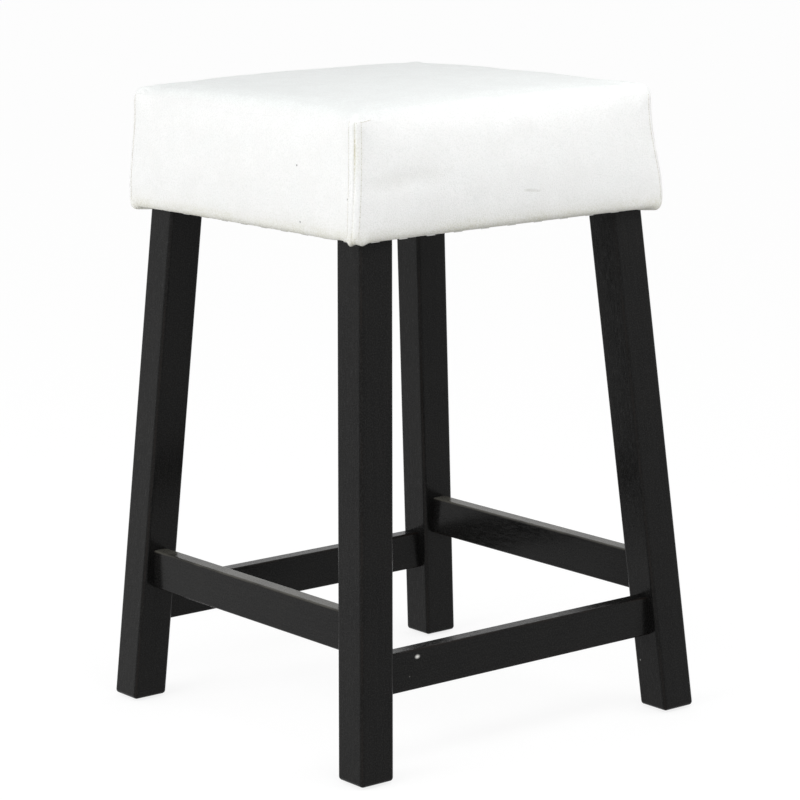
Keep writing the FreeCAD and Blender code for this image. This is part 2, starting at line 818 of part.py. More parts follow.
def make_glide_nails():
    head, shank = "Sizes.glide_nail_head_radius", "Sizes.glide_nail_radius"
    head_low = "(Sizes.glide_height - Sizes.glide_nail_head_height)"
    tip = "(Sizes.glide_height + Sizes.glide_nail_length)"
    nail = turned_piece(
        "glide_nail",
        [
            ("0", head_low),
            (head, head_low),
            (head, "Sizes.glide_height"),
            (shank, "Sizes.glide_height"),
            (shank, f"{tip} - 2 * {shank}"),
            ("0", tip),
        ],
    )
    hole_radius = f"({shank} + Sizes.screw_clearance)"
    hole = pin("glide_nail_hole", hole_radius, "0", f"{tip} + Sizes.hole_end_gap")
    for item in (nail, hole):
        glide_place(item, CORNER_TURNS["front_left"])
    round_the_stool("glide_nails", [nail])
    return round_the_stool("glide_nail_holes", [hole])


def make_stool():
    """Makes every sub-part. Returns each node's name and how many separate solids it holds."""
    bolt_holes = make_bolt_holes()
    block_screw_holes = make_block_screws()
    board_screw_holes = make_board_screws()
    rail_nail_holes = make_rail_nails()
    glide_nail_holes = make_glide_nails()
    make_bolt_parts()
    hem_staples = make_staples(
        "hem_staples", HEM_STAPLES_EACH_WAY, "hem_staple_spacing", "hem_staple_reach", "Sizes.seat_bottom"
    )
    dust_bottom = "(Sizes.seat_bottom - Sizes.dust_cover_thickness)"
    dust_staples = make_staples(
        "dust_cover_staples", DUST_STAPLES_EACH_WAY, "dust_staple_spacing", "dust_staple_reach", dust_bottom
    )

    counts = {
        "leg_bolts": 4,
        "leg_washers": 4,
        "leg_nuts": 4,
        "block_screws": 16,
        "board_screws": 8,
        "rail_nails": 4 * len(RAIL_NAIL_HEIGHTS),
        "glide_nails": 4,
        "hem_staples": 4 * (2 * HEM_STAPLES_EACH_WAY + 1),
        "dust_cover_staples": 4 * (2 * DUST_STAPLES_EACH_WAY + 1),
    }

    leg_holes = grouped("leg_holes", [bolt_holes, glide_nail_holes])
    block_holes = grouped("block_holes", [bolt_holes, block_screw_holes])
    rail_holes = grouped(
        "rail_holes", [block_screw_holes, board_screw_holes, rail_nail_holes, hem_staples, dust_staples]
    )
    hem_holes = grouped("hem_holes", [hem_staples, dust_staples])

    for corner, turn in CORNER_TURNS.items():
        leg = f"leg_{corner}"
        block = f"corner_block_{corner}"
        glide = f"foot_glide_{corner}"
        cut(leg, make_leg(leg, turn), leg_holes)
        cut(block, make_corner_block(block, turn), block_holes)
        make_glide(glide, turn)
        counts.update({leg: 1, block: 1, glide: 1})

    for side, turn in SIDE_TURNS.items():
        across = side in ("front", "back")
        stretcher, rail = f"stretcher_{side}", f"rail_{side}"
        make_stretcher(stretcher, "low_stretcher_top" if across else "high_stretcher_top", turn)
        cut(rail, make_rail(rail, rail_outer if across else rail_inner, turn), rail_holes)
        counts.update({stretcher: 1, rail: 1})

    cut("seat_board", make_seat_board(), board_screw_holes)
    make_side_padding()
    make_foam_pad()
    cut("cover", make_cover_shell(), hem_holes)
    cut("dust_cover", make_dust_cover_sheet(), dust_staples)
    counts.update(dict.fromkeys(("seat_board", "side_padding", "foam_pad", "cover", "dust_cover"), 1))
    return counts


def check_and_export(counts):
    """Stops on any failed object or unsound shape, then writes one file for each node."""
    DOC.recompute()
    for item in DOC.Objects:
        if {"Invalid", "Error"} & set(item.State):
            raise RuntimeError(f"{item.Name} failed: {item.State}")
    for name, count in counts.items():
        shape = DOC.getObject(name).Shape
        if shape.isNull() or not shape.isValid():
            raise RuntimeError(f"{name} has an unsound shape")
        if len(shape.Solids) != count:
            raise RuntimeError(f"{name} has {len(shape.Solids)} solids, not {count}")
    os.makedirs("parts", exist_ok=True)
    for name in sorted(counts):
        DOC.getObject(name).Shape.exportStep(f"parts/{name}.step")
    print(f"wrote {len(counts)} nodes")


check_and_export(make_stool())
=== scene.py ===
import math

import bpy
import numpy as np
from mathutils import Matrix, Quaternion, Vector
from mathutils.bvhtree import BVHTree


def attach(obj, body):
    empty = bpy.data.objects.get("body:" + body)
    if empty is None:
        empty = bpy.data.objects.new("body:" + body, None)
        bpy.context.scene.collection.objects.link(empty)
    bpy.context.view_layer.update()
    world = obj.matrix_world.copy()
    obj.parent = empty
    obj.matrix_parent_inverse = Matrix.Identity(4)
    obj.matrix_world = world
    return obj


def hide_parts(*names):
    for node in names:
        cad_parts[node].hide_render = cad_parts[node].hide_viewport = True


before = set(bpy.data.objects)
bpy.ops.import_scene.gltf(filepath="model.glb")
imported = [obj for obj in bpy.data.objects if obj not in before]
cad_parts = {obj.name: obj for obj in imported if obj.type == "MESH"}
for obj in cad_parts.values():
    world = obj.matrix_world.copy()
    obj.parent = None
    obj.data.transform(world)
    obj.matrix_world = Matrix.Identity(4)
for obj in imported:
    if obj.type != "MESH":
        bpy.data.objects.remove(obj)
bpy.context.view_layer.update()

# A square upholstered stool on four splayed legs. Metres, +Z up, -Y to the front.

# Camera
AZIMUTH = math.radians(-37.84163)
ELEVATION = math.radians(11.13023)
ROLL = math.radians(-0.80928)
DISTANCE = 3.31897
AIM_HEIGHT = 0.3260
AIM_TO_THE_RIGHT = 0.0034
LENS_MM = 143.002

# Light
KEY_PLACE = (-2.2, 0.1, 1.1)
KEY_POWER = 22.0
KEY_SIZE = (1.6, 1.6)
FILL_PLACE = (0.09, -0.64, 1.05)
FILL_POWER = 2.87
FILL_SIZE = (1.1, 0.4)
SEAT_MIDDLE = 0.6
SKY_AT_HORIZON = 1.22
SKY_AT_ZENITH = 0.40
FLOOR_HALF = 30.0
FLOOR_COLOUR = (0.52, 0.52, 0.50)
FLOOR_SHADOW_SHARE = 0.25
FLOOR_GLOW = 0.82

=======

## STATED GOAL
Set down exactly the lines from the line that contains "for name in" to the line that contains "bpy.data.objects.remove(obj)", both lines included, and nothing more.

## WRITTEN RESPONSE
    for name in sorted(counts):
        DOC.getObject(name).Shape.exportStep(f"parts/{name}.step")
    print(f"wrote {len(counts)} nodes")


check_and_export(make_stool())
=== scene.py ===
import math

import bpy
import numpy as np
from mathutils import Matrix, Quaternion, Vector
from mathutils.bvhtree import BVHTree


def attach(obj, body):
    empty = bpy.data.objects.get("body:" + body)
    if empty is None:
        empty = bpy.data.objects.new("body:" + body, None)
        bpy.context.scene.collection.objects.link(empty)
    bpy.context.view_layer.update()
    world = obj.matrix_world.copy()
    obj.parent = empty
    obj.matrix_parent_inverse = Matrix.Identity(4)
    obj.matrix_world = world
    return obj


def hide_parts(*names):
    for node in names:
        cad_parts[node].hide_render = cad_parts[node].hide_viewport = True


before = set(bpy.data.objects)
bpy.ops.import_scene.gltf(filepath="model.glb")
imported = [obj for obj in bpy.data.objects if obj not in before]
cad_parts = {obj.name: obj for obj in imported if obj.type == "MESH"}
for obj in cad_parts.values():
    world = obj.matrix_world.copy()
    obj.parent = None
    obj.data.transform(world)
    obj.matrix_world = Matrix.Identity(4)
for obj in imported:
    if obj.type != "MESH":
        bpy.data.objects.remove(obj)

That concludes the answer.